Mas sinto-me reconfortada, quando me lembro que um dia, antes de dormirmos, lhe perguntei se ela ia morrer primeiro que eu e ela me respondeu "Claro que sim." e eu, com imenso medo que a resposta dela fosse outra, descansei e pedi-lhe já com a lágrima no olhar, "Tomas conta de mim lá do Céu?" e ela respondeu prontamente "Claro que sim!" e abraçou-me, com aquele abraço que só ela sabia dar que tinha aquele tilintar das meda-lhas que trazia ao peito.

Tenho pena que a minhas filhas não tenham uma avó destas, sim, porque as avós de hoje e as bisas de hoje ainda são muito ocupadas. Sim porque têm que trabalhar, têm televisão e computador... Não é uma critica, mas um desabafo... Já nem as avós de hoje são iguais.
TENHO SAUDADES TUAS BISA ALBERTINA. OBRIGADO POR TERES AJUDADO A FORMAR A MINHA PERSONALIDADE.
GOSTAVA QUE AS MINHAS MENINAS E TODOS OS MENINOS DO MUNDO TIVESSEM UMA BISA ALBERTINA PARA SEREM UMA AVÓ!

Mãe Sisa 27 de novembro de 2008 às 23:18  

Obrigado por me fazeres chorar baba e ranho (o que vale é q os meus homens já estão a dormir e ninguém vê!!!)
Bem... a minha avó não é assim, nem nunca o foi. Infelizmente aquela que o seria, com toda a certeza, foi para Aquele sítio melhor quando eu tinha apenas 2 anos e meio e no entanto lembro-me dela como se tivesse sido ontem!

o que me descansa o coração é que, com a graça de Deus, o meu filho tem A Avó.

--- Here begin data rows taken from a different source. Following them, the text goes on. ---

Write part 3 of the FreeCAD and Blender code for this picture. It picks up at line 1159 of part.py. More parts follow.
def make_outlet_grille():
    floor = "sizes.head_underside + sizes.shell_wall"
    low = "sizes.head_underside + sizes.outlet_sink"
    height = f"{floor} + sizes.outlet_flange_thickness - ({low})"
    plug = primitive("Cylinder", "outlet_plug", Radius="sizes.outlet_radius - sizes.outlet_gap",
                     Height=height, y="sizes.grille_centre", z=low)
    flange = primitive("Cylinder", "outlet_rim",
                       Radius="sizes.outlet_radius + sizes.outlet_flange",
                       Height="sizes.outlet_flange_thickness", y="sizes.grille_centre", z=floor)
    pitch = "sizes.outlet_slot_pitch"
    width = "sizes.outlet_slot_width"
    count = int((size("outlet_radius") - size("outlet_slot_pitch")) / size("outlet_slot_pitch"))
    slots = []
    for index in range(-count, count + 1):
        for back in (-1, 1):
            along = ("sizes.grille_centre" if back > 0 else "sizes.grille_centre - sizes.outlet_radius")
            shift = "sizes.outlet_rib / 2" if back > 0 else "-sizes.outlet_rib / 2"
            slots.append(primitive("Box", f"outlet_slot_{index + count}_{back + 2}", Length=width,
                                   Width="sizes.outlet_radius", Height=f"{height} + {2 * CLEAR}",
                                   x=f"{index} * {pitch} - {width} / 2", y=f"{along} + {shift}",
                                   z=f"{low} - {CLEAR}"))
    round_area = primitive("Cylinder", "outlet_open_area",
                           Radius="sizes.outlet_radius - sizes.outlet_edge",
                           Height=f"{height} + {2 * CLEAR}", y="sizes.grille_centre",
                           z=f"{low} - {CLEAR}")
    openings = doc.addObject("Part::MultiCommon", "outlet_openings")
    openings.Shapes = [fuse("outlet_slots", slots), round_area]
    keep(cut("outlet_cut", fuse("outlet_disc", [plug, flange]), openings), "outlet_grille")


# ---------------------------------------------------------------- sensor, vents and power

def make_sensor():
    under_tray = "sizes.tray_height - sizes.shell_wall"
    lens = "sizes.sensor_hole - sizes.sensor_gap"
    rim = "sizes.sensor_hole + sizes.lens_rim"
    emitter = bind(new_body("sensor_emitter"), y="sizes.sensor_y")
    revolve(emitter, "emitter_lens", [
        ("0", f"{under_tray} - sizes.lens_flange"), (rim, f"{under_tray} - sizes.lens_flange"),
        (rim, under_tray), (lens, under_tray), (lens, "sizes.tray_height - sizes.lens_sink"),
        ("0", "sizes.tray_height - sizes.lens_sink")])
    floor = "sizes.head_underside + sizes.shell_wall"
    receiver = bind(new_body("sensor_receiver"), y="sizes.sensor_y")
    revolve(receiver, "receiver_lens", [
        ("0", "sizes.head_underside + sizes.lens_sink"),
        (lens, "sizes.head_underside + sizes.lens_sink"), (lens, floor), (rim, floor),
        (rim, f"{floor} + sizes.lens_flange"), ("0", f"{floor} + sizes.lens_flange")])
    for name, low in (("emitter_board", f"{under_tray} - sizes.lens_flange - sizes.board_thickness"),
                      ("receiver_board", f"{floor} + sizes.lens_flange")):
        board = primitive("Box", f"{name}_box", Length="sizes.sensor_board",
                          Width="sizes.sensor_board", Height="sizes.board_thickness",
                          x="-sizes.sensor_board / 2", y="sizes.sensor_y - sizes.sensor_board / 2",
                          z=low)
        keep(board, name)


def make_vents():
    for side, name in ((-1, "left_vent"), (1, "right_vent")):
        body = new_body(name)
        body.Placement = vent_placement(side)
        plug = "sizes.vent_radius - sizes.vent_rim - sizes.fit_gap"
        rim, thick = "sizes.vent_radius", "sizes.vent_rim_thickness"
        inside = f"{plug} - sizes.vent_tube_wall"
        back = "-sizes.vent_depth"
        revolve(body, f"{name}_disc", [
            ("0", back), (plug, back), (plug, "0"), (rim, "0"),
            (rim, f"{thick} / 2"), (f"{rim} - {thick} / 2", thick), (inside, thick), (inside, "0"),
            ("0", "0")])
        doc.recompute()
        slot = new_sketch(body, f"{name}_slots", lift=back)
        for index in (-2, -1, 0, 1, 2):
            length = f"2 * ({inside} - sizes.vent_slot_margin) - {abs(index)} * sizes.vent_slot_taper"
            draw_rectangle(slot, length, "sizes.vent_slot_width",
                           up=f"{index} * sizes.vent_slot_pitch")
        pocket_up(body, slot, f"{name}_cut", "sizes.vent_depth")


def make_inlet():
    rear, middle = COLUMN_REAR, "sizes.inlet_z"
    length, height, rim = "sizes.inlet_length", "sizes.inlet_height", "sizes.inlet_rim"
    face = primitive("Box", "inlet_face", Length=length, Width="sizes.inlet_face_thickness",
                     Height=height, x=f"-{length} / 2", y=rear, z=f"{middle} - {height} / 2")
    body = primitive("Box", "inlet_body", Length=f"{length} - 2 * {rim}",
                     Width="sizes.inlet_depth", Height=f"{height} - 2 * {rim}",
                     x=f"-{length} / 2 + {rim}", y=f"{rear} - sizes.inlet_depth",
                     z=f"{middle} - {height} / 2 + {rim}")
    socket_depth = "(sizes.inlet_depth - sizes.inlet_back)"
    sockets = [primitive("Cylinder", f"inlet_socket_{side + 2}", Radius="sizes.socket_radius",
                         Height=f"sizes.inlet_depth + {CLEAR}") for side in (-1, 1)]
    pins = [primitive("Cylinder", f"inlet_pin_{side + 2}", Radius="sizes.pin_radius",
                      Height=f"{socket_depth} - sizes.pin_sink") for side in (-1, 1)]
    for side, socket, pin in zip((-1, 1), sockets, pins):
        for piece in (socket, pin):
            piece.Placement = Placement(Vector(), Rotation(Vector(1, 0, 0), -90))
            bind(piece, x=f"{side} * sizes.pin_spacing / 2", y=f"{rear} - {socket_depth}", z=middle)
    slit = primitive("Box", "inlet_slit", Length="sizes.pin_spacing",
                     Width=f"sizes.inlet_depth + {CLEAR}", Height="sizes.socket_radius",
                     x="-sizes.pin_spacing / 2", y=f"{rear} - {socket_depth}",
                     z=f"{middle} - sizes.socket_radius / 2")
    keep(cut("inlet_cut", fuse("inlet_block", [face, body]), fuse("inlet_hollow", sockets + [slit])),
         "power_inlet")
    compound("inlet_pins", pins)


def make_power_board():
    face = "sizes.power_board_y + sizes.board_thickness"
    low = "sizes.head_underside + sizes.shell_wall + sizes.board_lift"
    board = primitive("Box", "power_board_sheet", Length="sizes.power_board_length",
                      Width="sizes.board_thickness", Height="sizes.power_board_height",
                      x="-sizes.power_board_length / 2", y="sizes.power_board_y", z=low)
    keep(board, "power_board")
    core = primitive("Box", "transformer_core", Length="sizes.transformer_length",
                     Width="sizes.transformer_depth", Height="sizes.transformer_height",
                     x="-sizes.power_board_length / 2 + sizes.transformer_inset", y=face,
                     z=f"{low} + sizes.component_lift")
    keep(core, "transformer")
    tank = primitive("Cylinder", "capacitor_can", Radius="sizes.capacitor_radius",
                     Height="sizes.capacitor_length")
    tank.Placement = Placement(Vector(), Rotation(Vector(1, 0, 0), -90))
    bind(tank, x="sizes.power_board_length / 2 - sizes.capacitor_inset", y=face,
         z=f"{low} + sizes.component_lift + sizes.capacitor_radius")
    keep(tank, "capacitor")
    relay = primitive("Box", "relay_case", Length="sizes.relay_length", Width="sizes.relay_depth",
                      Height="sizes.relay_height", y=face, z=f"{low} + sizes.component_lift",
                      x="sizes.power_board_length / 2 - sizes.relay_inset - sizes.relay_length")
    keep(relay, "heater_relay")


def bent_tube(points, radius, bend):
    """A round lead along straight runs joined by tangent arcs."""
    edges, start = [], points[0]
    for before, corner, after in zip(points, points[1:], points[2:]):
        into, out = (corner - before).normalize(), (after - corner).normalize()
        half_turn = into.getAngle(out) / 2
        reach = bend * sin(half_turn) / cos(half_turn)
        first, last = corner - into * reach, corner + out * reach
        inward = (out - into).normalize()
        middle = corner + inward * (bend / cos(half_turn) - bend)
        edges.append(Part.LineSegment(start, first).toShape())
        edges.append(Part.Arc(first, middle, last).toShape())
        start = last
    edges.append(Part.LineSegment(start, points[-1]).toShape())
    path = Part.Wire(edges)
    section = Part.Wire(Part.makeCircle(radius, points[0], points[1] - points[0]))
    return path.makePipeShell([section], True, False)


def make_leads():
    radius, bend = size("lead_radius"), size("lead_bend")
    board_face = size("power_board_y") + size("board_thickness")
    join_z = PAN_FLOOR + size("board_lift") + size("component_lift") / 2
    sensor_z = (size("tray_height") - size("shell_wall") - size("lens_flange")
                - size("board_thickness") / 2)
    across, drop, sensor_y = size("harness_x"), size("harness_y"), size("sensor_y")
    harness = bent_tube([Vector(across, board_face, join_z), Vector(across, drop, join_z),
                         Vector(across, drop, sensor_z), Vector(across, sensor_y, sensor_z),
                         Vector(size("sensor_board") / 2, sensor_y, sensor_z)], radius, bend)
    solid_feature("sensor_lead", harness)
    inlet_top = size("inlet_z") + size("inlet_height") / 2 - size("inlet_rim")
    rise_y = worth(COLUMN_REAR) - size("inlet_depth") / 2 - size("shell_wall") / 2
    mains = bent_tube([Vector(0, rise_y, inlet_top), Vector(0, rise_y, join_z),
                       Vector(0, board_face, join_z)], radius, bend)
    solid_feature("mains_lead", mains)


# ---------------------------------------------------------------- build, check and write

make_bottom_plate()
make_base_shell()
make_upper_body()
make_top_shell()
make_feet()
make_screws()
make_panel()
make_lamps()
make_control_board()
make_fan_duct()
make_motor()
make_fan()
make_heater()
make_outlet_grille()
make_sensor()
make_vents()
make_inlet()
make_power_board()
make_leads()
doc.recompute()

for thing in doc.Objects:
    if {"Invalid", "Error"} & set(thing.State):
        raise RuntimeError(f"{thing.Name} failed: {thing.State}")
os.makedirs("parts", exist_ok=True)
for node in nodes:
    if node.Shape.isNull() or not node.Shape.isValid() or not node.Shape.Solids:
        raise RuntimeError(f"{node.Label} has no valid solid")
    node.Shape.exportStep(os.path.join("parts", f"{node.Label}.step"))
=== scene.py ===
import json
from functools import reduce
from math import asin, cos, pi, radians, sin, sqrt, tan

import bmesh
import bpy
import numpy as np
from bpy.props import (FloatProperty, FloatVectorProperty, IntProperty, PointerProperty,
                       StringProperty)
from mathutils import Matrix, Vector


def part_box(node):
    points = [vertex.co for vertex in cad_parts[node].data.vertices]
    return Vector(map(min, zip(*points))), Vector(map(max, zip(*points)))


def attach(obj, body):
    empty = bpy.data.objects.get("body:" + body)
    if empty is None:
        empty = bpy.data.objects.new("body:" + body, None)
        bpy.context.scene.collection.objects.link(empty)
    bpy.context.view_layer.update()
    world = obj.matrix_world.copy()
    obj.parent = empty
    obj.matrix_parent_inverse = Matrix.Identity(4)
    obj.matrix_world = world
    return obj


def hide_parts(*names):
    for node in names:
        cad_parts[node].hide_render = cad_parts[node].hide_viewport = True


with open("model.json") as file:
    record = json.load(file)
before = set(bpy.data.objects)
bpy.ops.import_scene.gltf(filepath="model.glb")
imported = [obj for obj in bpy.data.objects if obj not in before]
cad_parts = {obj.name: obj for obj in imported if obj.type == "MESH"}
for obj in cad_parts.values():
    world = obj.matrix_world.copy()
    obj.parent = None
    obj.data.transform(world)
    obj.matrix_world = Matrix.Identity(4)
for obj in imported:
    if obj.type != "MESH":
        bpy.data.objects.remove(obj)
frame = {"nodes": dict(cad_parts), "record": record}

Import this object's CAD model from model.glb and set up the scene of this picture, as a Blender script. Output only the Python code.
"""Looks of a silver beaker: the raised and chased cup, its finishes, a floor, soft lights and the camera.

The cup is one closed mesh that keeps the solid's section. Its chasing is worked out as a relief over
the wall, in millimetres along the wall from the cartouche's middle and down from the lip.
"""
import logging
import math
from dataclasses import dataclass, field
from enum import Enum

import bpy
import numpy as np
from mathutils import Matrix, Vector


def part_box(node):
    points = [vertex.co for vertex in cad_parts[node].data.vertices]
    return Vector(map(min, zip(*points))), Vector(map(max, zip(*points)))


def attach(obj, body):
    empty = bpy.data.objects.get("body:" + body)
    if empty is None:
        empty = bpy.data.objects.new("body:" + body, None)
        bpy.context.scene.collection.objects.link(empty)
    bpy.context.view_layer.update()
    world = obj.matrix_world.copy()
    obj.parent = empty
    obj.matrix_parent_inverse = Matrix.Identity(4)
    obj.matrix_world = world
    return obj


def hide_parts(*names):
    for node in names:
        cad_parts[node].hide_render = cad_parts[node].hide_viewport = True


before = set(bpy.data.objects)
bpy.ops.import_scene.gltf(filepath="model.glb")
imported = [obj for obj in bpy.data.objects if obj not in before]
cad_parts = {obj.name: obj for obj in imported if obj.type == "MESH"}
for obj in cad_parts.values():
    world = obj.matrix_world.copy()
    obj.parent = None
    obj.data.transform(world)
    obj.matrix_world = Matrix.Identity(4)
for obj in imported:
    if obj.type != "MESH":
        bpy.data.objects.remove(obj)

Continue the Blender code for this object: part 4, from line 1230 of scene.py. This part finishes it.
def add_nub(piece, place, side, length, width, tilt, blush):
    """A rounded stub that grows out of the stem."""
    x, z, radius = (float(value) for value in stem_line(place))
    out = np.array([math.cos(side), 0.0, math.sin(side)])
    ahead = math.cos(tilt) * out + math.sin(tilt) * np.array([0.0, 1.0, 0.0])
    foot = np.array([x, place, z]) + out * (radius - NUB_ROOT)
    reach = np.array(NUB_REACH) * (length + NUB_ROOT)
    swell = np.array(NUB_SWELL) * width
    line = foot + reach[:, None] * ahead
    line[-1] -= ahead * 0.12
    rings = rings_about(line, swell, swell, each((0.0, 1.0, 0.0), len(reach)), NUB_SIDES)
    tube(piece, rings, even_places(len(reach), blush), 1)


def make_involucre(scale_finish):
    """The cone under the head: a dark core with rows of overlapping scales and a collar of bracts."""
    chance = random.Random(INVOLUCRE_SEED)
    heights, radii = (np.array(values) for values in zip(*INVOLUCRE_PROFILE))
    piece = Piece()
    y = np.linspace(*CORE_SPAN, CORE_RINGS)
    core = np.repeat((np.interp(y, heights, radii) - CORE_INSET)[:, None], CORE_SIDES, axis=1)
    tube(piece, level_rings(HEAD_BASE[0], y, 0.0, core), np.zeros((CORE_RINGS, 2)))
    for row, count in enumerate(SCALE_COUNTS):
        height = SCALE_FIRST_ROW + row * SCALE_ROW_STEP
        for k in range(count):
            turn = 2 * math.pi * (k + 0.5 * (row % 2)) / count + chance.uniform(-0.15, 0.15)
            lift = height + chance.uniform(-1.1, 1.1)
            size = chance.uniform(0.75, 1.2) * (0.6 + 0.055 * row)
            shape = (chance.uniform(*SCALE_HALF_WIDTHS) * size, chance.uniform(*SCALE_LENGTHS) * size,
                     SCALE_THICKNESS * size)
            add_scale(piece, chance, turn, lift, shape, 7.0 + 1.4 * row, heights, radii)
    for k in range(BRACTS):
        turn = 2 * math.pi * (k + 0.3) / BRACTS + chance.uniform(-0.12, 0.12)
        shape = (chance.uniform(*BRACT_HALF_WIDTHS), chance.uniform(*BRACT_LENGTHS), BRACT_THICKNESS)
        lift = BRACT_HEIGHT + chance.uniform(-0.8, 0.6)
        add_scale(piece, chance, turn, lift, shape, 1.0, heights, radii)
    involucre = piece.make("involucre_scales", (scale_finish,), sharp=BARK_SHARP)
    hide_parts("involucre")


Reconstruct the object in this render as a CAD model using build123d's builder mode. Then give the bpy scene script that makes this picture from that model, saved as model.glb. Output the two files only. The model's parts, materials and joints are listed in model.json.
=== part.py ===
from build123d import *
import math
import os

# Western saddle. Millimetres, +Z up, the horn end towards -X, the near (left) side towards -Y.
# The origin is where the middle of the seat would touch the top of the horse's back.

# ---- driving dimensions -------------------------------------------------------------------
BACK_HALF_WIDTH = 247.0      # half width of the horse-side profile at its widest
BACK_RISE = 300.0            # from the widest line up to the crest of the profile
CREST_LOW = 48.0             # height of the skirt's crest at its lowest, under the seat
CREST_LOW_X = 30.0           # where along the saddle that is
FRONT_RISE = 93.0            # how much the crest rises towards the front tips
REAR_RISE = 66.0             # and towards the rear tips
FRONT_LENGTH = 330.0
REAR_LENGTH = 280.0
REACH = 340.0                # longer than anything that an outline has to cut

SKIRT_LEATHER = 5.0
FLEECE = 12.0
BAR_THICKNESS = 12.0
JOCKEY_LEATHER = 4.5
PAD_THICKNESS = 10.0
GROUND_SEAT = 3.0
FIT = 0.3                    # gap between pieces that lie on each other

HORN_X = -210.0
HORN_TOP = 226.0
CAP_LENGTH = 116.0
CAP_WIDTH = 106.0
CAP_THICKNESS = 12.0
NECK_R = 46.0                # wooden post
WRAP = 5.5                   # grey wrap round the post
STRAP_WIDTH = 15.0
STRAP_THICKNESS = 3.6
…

Mary Claude 28 de novembro de 2008 às 11:07  

Não era possível deixar de sentir o quanto sei da verdade nestas tuas palavras... porque te conheço e os conheço a eles! E ainda bem, porque são a nossa família, lá naquele nosso cantinho.
E que és uma sortuda por ainda os teres na tua vida... os meus avós fazem apenas parte da minha história, do meu coração e muita saudade tenho eu dos tempos em que ainda fazim parte do mundo dos vivos...
Ainda bem que escreveste este post, os avós merecem!
bj grande!

MC 28 de novembro de 2008 às 21:48  

Quem acabou a chorar e a fungar fui eu.. Tenho tantas saudades da minha avó materna que era tão doce e meiga.. já la vão 3 anos e meio e tem dias que parece que foi ontem e outros que parece que foi há uma eternidade.. Hoje moro com o meu avô e muitas vezes ao jantar lembramo-nos de tantas pequenas enormes coisas como a mania que ela tinha de endireitar as franjas do "napron" (se é que se escreve assim) quando acabamos de levantar a mesa.. enfim as pessoas vão mas apenas fisicamente, enquanto viverem no nosso coração estão sempre connosco!

luís.r 29 de novembro de 2008 às 17:09  

Foi com os meus que aprendi como se perde para sempre alguém que amamos. Mas é a foto da minha avózinha que ainda hoje tenho na minha secetária. Saudade, muita saudade.